Reproduce only the top of the records, down to and including the line containing "smooth outer surface".
● ● ● ● ● ● ●
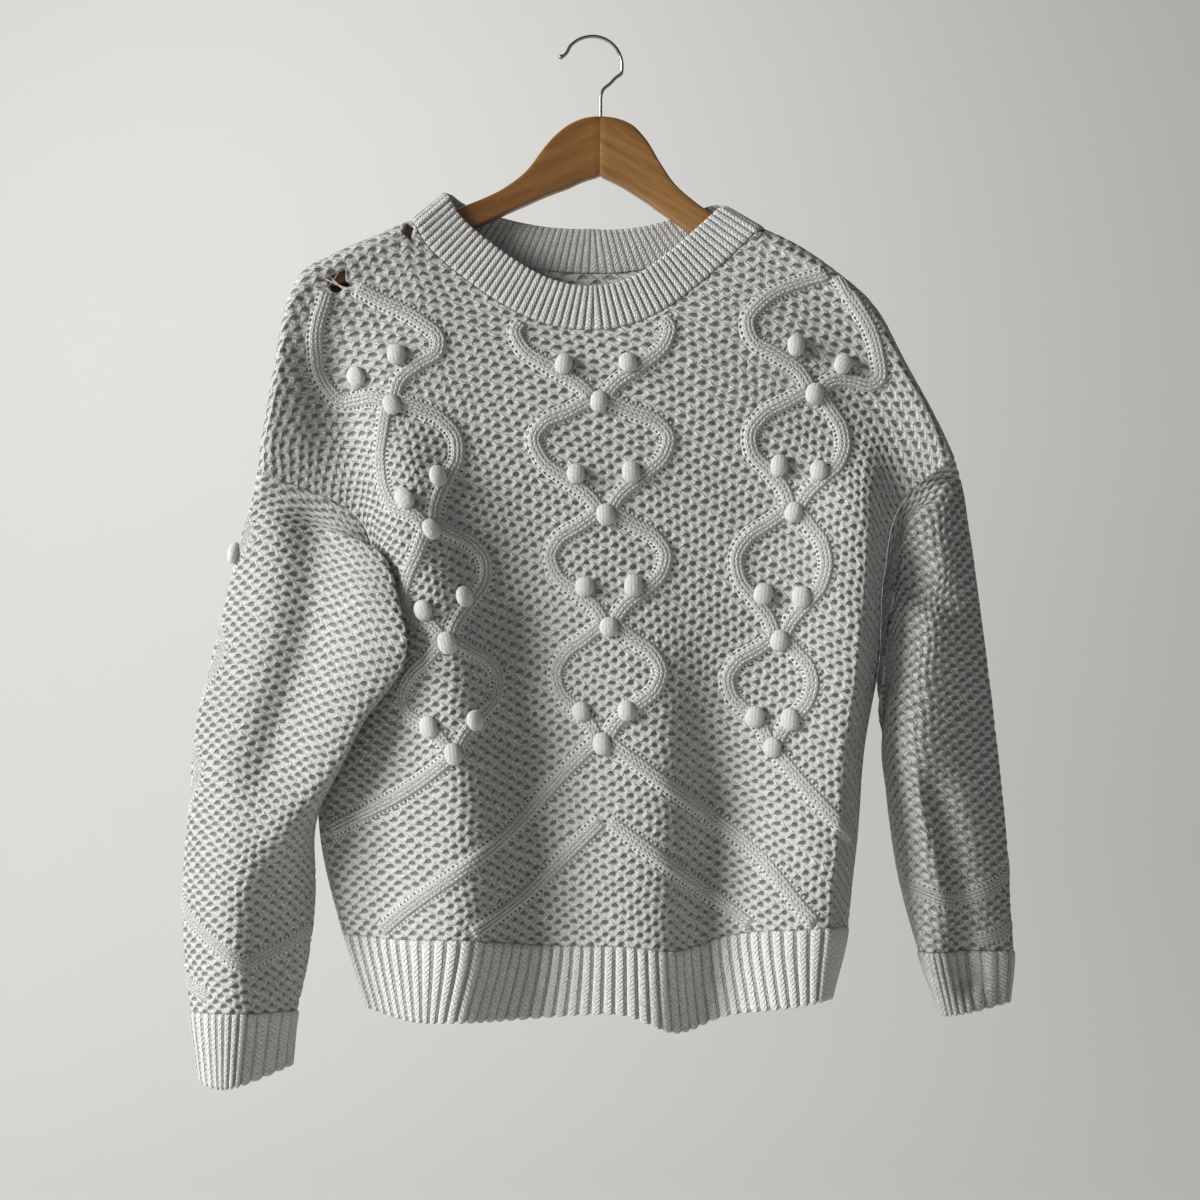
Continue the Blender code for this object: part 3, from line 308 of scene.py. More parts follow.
class BodyForm:
    """The smooth outer surface of the pullover's body, front and back."""

    half_width = 300.0
    shoulder_point = 450.0
    shoulder_rise = 118.0
    shoulder_bow = 1.5
    underarm = 210.0
    neck_half_width = 110.0
    front_neck = 450.0
    back_neck = 487.0
    neck_curve = 2.6
    roll = 10.0
    drop_below_roll = 110.0
    roll_fade = 60.0
    neck_wrap = 1.6
    back_forward = -6.0
    back_evens_out = 160.0
    back_powers = (1.0, 1.7)
    left_turn = 90.0
    right_turn = 30.0
    marked_wales = np.array([-300.0, -235.0, -166.0, 0.0, 166.0, 235.0, 300.0])
    gape = ((210, 0), (228, 6), (311, 16), (394, 14), (450, 0))
    courses = (
        Course(-60, (-166, -729), (-134, -740), (-106, -742), (14, -734),
               (136, -732), (162, -727), (181, -719), 17, 44),
        Course(0, (-184, -672), (-142, -676), (-94, -677), (15, -681),
               (128, -670), (161, -669), (193, -666), 18, 46),
        Course(72, (-201, -598), (-150, -603), (-98, -608), (14, -606),
               (135, -600), (168, -600), (202, -603), 18, 46),
        Course(144, (-200, -532), (-152, -539), (-101, -534), (11, -526),
               (139, -529), (172, -532), (207, -536), 17, 45),
        Course(228, (-184, -472), (-150, -463), (-106, -450), (16, -438),
               (144, -448), (182, -452), (218, -470), 15, 44),
        Course(311, (-162, -422), (-147, -395), (-119, -365), (13, -354),
               (155, -352), (193, -362), (222, -403), 17, 42),
        Course(394, (-178, -354), (-172, -310), (-148, -272), (8, -270),
               (170, -264), (208, -286), (238, -345), 23, 40),
        Course(450, (-248, -324), (-214, -248), (-173, -215), (4, -219),
               (178, -210), (227, -257), (275, -315), 30, 38),
        Course(500, (-280, -294), (-234, -174), (-192, -167), (3, -168),
               (182, -177), (236, -216), (309, -286), 28, 34),
        Course(530, (-298, -275), (-244, -142), (-199, -139), (2, -138),
               (190, -152), (242, -190), (332, -268), 30, 30),
    )
    front_folds = (
        Fold(((-147, -262), (-130, -376), (-106, -452), (-98, -526), (-92, -616),
              (-98, -742)), 38, 34, 21, 90, 0),
        Fold(((-60, -324), (-52, -436), (-45, -534), (-36, -609), (-40, -684),
              (-51, -750)), 34, 40, -11, 130, 0),
        Fold(((39, -392), (57, -496), (50, -609), (56, -676), (60, -750)), 48, 26, 8, 120, 0),
        Fold(((84, -436), (88, -512), (96, -586), (90, -646), (84, -750)), 22, 34, -19, 150, 0),
        Fold(((206, -290), (205, -422), (197, -526), (183, -616), (170, -722)), 44, 18, 17, 60, 0),
        Fold(((-204, -200), (-184, -286), (-168, -322), (-150, -390)), 24, 24, -9, 60, 60),
        Fold(((-206, -215), (-204, -260), (-202, -300), (-198, -340), (-196, -400)), 18, 24, -20, 40, 20),
        Fold(((-165, -560), (-160, -640), (-150, -700)), 22, 22, -5, 50, 40),
    )
    nudges = (
        Nudge(212, -205, 34, 38, 5.0, 3.6),
        Nudge(-218, -200, 26, 34, -3.0, 1.0),
        Nudge(-142, -140, 17, 17, 6.0, 5.5),
    )
    front_nudges = (
        Nudge(66, -726, 28, 60, 0.0, -15.5),
        Nudge(188, -735, 26, 34, 1.0, -5.0),
        Nudge(191, -680, 18, 30, 3.0, 0.0),
    )
    back_folds = (
        Fold(((-90, -330), (-100, -520), (-95, -750)), 40, 40, -7, 120, 0),
        Fold(((30, -380), (20, -560), (30, -750)), 36, 36, 6, 120, 0),
        Fold(((120, -330), (125, -520), (118, -750)), 38, 38, -7, 120, 0),
    )

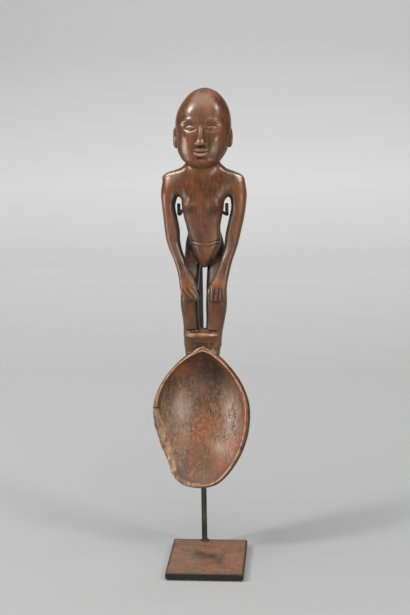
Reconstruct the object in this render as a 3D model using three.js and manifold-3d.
// A wooden spoon whose handle is a carved standing figure, held upright on its display stand.
// Millimetres, +Z up. The origin is the middle of the stand's underside, and the front is -Y.
// The spoon is one carving. The stand is a felt-backed steel plate, a square rod brazed to it, and a
// cross bar with two covered wire prongs that reach under the figure's arms.
import * as THREE from 'three';
import { mergeVertices } from 'three/addons/utils/BufferGeometryUtils.js';
import Module from 'manifold-3d';

const wasm = await Module();
wasm.setup();

// The stand
const PLATE = { width: 40, depth: 46, thick: 3, bevel: 0.4, corner: 0.8 };
const PAD = { inset: 1.2, thick: 1, corner: 1.5 };
const ROD = { side: 2.8, x: -3.1, backEdge: 0.3, top: 189.5 };
const BRAZE = { reach: 0.7, reachAtTop: 0.25, tall: 0.9, gap: 0.03, backGap: 0.05 };
const CROSS_BAR = { length: 19, tall: 3, thick: 2, z: 186.3 };
const REST_PAD = { width: 2.8, tall: 9, thick: 2.5, z: 92 };
const WIRE = { radius: 0.5, steps: 20, sleeveInside: 0.6, sleeveOutside: 0.8, sleeveSteps: 14, sides: 6 };

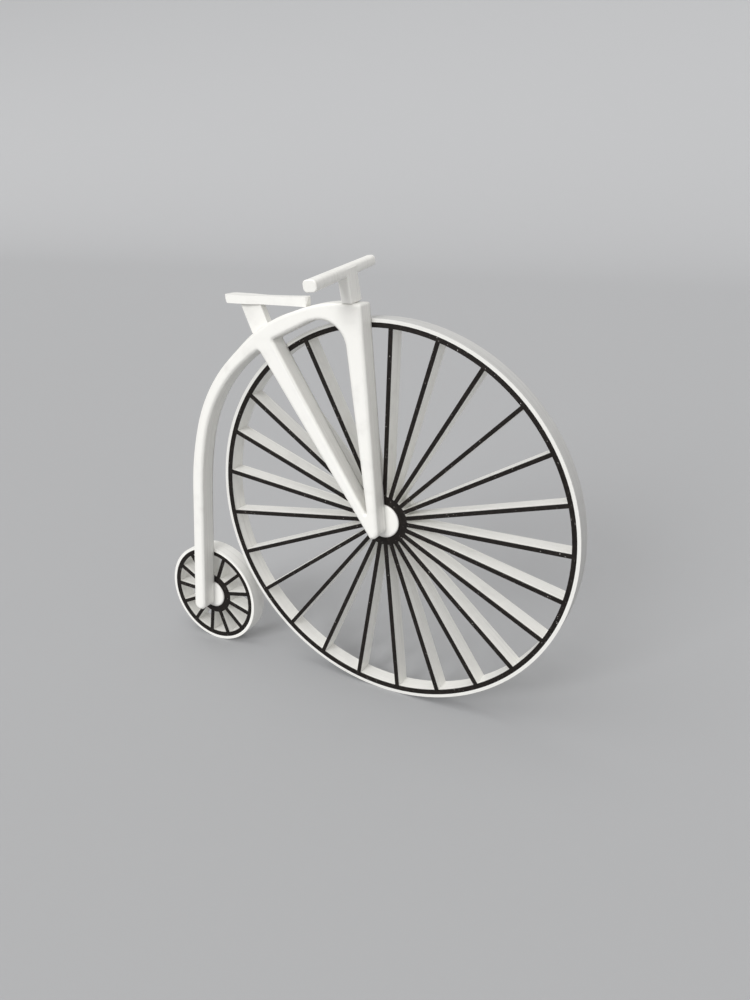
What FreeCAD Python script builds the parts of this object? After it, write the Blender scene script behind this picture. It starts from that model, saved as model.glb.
● ● ● ● ● ● ●
WRITTEN RESPONSE:
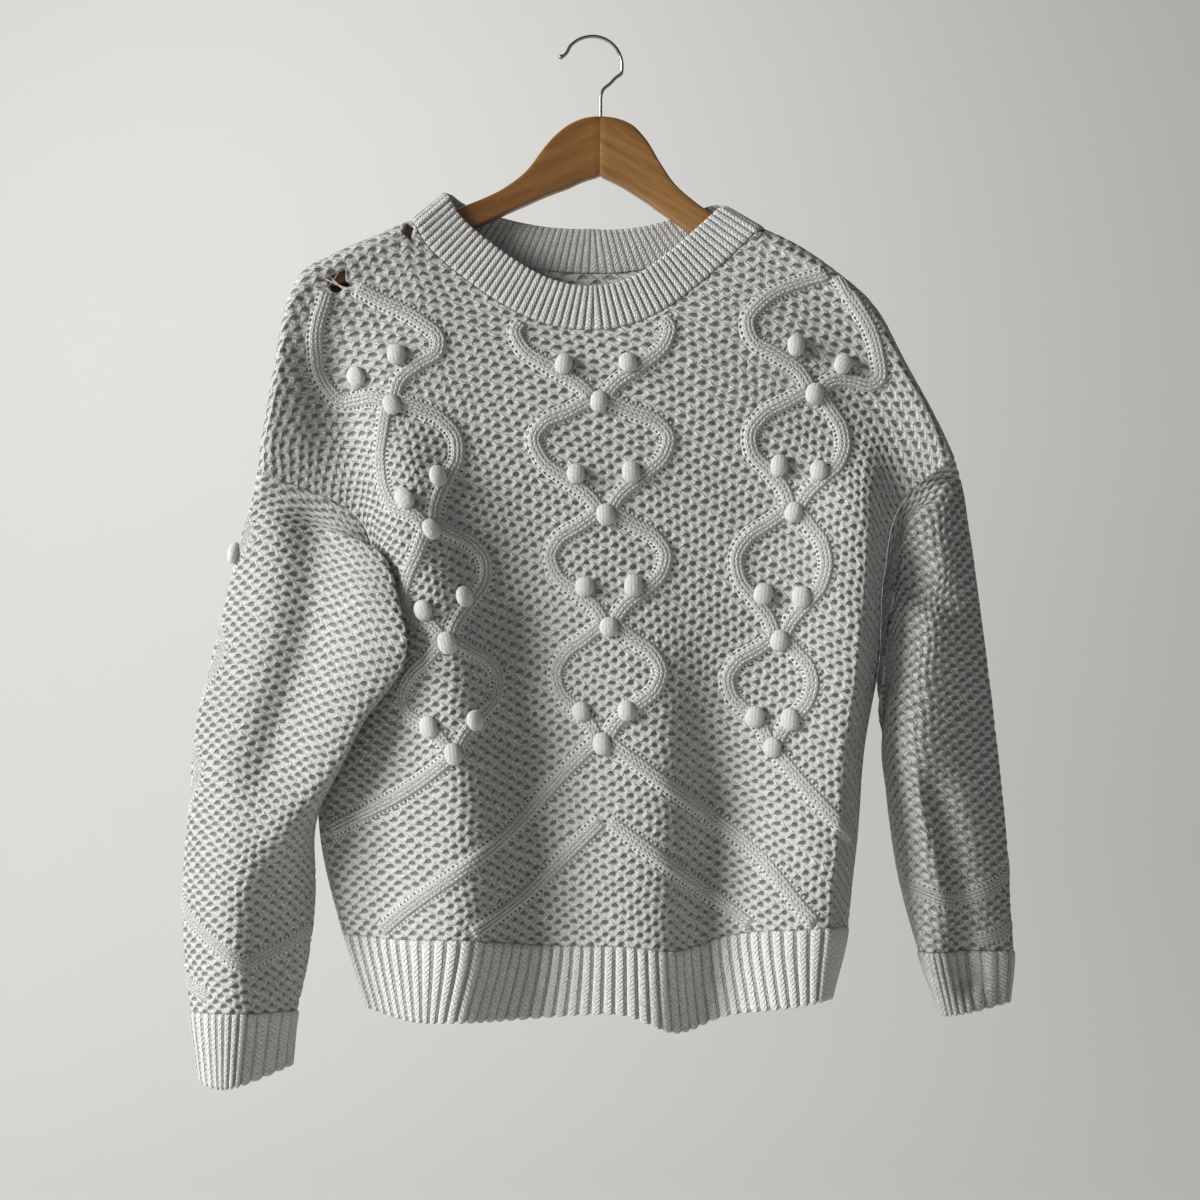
Continue the Blender code for this object: part 3, from line 308 of scene.py. More parts follow.
class BodyForm:
    """The smooth outer surface of the pullover's body, front and back."""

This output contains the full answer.